Whitman accompanied Conway on the ferry ride back to Manhattan, greeting everyone heartily along the way, especially laborers. His beard and hair are greyer than is usual with a man of thirty-six, Conway reported. He says of himself that he is personally dear to thousands of laboring New Yorkers, who love him but cannot make head or tail of his book.

Later that year, Emerson met Whitman in New York, dining with him at the Astor House. Instead of drinking out of a glass, Whitman requested a tin cup. After the meal, Whitman took Emerson to an engine-house, where he showed the Transcendental sage the opportunities firemen enjoyed for sitting and reading and for chatting with one another.

Thoreau did not initially sing his praises for Whitman’s book. He’d found the poems coarse. He much prefered the intricate and airy poems of his friend, Ellery Channing. When in the fall Thoreau introduced his New Bedford friend Daniel Ricketson to Channing, Ricketson found him to be the perfect man with whom to smoke a pipe and, as Ricketson said, with whom to feelosophize.

It was always easy to forget that Channing was a married man. Channing often forgot the fact himself. He and his wife both claimed they wanted the marriage to work. Ellen was glad the young Concord schoolmaster Sanborn and his sister had moved into the Concord house. Her whole heart was given to making her poet husband happy in their Dorchester home. Ellen's actual health, however, was on the decline. Beyond realizing she was pregnant, she also recognized her deep-seated cough wasn't going away.

Ellen didn’t join her husband Ellery in attending, at the end of September, the dedication of Concord’s Sleepy Hollow Cemetery. Earlier in the year, the Hollow and the adjoining land had been claimed for a graveyard, then surveyed and divided into lots for the purpose. At the dedication, Channing read a poem, Emerson made an address, and an ode written by Sanborn expressly for the occasion was sung.

In October, Sanborn again heard from Thomas Cholmondeley, who was in training, drilling and making ready for war. Before heading for the Black Sea, however, he’d somehow gathered, with much care and cost, a box of books relating to India and Egypt, such as he fancied Thoreau might like, and he was now sending them on to Boston. The books arrived in Concord at the end of November. When they arrived, Thoreau put the books in cases he made himself out of driftwood he’d brought home from his voyages along the Musketaquid, Sanborn noted, thus giving that Oriental wisdom an Occidental shrine.
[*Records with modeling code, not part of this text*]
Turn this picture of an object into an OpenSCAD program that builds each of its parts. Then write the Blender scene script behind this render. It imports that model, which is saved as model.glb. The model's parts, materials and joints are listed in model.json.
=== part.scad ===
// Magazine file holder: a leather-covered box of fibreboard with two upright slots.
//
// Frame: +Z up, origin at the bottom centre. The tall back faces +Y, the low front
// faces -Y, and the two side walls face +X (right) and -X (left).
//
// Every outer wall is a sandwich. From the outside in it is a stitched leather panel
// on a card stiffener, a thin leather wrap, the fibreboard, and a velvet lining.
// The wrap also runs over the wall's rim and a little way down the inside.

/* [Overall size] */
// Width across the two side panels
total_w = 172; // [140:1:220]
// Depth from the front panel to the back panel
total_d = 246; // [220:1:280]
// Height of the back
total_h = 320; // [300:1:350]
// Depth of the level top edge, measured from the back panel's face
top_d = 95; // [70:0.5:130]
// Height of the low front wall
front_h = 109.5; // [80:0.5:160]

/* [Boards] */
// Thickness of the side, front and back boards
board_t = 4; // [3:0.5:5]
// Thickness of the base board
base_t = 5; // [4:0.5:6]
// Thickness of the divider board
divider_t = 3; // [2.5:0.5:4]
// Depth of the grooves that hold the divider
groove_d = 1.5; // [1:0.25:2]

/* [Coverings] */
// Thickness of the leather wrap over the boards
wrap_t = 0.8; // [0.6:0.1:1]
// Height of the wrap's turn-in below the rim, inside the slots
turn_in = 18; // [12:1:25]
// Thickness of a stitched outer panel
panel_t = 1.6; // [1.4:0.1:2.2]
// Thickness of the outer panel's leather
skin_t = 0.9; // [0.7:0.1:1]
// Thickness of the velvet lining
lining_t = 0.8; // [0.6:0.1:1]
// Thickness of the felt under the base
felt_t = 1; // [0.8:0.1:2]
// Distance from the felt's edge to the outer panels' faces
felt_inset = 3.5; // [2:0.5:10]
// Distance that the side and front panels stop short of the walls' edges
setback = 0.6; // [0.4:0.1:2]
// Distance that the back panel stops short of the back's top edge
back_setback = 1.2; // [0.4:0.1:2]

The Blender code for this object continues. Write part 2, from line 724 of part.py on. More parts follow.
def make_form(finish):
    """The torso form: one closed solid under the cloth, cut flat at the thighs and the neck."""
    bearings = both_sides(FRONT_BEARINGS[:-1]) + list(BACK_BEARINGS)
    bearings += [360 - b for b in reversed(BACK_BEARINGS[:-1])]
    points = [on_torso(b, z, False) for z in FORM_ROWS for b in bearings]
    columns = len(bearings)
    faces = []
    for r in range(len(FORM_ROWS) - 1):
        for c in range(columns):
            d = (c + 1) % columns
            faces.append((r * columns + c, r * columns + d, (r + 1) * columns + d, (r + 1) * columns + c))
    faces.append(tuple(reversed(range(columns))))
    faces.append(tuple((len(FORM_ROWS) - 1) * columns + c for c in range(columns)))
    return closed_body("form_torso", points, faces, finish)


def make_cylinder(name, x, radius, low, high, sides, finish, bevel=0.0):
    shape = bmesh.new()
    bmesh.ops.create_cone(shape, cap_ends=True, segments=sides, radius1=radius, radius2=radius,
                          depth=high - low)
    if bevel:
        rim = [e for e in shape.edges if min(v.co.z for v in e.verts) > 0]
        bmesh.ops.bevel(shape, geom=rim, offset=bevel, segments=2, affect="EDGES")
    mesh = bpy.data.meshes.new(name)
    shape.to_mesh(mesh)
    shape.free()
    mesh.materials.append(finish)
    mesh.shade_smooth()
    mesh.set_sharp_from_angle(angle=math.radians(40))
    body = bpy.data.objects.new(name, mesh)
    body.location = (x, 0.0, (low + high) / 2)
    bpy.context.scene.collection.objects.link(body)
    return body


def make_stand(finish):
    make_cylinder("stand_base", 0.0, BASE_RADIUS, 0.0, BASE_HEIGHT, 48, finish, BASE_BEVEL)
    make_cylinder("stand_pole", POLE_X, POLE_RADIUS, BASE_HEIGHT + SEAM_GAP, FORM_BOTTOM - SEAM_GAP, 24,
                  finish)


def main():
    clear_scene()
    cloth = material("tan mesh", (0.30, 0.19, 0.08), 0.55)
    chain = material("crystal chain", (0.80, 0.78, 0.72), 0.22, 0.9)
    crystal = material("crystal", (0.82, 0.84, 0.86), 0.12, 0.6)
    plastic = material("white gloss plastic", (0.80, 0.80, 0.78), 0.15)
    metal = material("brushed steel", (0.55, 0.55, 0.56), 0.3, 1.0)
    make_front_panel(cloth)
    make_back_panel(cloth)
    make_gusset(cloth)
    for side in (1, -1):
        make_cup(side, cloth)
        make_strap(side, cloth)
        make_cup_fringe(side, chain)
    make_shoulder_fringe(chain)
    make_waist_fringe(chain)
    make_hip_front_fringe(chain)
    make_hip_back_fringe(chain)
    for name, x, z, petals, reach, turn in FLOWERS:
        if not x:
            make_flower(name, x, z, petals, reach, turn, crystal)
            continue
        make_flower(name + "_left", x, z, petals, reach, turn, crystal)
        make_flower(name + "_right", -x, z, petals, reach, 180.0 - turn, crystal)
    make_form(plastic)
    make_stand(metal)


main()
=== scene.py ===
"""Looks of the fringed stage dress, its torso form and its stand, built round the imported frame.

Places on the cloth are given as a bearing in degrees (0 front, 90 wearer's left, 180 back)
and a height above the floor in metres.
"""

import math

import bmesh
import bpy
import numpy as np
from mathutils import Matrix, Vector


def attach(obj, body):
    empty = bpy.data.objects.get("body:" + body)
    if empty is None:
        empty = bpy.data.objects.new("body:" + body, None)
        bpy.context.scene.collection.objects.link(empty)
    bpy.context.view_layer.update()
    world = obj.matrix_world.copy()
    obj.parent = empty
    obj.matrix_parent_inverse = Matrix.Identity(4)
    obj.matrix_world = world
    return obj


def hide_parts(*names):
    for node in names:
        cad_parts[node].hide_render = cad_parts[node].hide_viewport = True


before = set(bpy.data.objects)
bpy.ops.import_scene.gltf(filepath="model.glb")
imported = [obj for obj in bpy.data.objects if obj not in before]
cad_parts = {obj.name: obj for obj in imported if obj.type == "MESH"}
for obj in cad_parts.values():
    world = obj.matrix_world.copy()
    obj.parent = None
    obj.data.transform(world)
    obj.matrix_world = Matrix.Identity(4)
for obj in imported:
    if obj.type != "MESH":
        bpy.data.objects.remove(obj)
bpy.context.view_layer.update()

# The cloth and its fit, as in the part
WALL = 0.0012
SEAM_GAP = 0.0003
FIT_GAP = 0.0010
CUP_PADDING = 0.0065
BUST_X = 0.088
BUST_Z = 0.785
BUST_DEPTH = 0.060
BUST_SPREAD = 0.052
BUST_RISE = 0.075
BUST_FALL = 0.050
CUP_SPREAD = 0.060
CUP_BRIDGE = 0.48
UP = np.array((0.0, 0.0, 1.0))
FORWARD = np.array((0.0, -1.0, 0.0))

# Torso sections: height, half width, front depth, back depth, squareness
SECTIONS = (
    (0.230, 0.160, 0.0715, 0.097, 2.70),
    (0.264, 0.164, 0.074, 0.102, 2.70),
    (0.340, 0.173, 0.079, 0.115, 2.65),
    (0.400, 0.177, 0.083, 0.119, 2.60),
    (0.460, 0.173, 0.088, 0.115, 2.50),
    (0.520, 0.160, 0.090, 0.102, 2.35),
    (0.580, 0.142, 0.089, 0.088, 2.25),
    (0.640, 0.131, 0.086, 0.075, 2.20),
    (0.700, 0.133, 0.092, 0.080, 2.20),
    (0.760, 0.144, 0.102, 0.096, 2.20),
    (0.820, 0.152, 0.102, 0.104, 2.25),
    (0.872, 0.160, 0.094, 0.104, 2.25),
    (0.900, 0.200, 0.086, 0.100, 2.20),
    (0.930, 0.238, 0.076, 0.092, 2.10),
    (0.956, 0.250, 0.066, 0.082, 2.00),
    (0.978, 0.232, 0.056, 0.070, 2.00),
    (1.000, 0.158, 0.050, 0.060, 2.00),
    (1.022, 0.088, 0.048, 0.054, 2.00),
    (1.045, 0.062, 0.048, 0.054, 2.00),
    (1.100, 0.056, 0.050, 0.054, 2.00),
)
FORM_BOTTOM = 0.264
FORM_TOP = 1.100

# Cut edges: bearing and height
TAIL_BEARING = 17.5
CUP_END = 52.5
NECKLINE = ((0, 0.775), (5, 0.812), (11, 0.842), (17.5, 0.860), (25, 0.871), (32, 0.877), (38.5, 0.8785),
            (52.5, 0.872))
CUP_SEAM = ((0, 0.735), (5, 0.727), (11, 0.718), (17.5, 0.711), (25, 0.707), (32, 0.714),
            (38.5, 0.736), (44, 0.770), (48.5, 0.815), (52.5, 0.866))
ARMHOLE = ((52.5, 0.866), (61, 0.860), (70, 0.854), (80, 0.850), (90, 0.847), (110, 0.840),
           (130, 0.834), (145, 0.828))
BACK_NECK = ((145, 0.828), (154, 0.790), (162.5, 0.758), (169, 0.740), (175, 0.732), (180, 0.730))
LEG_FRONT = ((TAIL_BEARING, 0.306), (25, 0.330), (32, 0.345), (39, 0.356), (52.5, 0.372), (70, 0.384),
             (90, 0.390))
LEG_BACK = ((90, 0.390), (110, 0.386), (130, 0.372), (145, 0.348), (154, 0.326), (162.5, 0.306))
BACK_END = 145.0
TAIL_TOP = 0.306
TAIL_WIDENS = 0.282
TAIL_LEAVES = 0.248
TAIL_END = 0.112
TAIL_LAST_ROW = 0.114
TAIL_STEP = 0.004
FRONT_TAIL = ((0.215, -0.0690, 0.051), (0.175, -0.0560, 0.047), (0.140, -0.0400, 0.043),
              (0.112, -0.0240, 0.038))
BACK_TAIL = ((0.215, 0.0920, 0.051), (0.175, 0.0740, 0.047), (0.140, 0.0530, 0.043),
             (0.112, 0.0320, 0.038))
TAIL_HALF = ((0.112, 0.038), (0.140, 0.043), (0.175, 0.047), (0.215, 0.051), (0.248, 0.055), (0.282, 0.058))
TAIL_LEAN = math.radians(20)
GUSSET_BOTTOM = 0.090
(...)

As for wars, there was one brewing in Americas’s own back yard -- in Kansas. In December, 1855, a Kansas Free Stater was killed in a boundary dispute near the Free State town of Lawrence, which had been named after Amos A. Lawrence, the founder of the Massachusetts Emigrant Aid Society. Fearing retaliation from the Free Staters, the Proslavery sheriff bid the Governor call a thousand men to arms, even as a thousand Border Ruffians were gathering along the Wakarusa River, four miles from Lawrence, calling their newly organized army, and at first quite loosely organized army, The Kansas Volunteers. The Captain of the 5th Regiment of the First Brigade of the Kansas Volunteers was a man named John Brown. Captain Brown proclaimed his squad ready to fight, if there was to be a fight. John Brown Jr. said his one hundred man company of Pottawatomie Riflemen likewise was ready.

In the end, no blood was spilled in this, the Wakarusa War. The Governor was told by Free Staters he'd simply misunderstood the dispute over the boundary. The governor disbanded the troops. A treaty was signed with the Free Staters. Plundering and pillaging the Territory in departing, Border Ruffians promised they'd be back to burn down Lawrence on another day.